The authors conclude that “the role of researchers using systematic review and meta-analysis is to produce both high-quality analyses and to interpret those results in ways accessible to a wide audience. A high-quality systematic review and meta-analysis is difficult and time-consuming to produce; it is worth the effort to ensure that the results inform future research and policymaking through clear discussion of the results. Researchers should consider preparing different summaries of their review tailored to their audience of researchers, policymakers, and practitioners.”

Source: Methodological guidance paper: High-quality meta-analysis in a systematic review (September 2019), Review of Educational Research

Do higher teacher qualifications mean better early childhood education and care?

This Campbell systematic review examines the evidence on the correlation between teacher qualifications and the quality of early childhood learning environments, as measured by the Environment Rating Scale (ERS). The review summarises findings from 48 studies with 82 independent samples. The studies had to be comparative or correlational and report either an overall quality scale or an environment rating scale.

Overall, the review suggests that higher teacher qualifications are positively associated with classroom quality in early childhood education and care (effect size = +0.20). The review also suggests a positive correlation between teacher qualifications and classroom quality on a number of subscales, including:

  • Programme structure – focusing on the schedule, time for free play, group time and provisions for children with disabilities (ES = +0.22).
  • Activities – this relates to fine motor, art, music/movement, blocks, sand/water, dramatic play, nature/science, maths/number, use of digital technologies, and promoting acceptance of diversity (ES = +0.20).
  • Language and reasoning – encouraging children to communicate, use language to develop reasoning skills, and the informal use of language (ES = +0.20).
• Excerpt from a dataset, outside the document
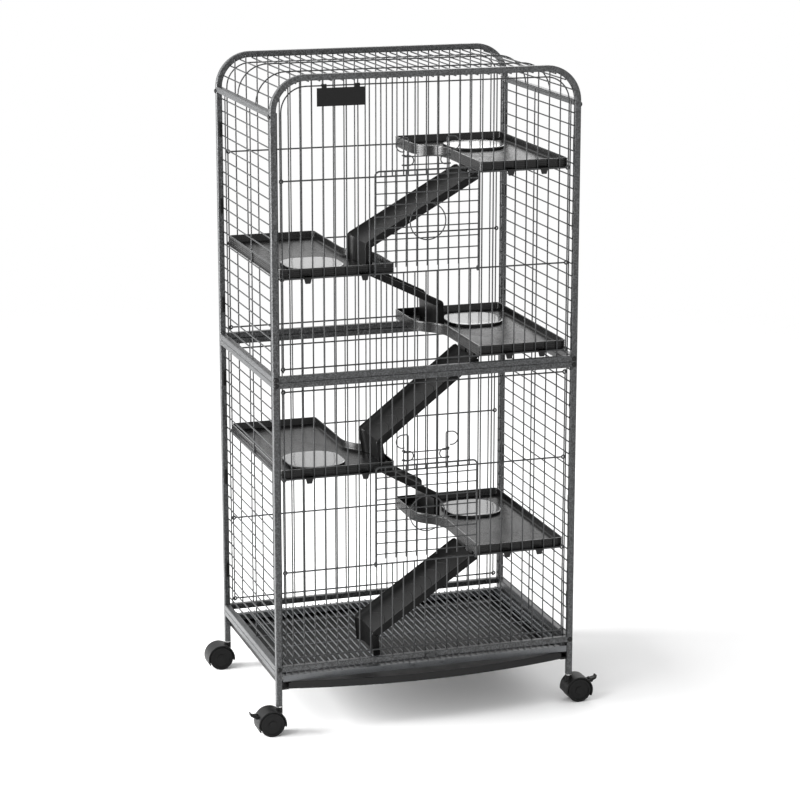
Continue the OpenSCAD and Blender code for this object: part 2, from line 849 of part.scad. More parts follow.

The researchers conclude that while there is evidence for the relationship between teacher qualification and classroom quality as measured by the ERS, further research is also needed into the specific knowledge and skills that are learned by teachers with higher qualifications that enable them to complete their roles effectively. It is important to note also, that while higher quality in early childhood education and care may lead to improved outcomes for children, we cannot assume that this is the case.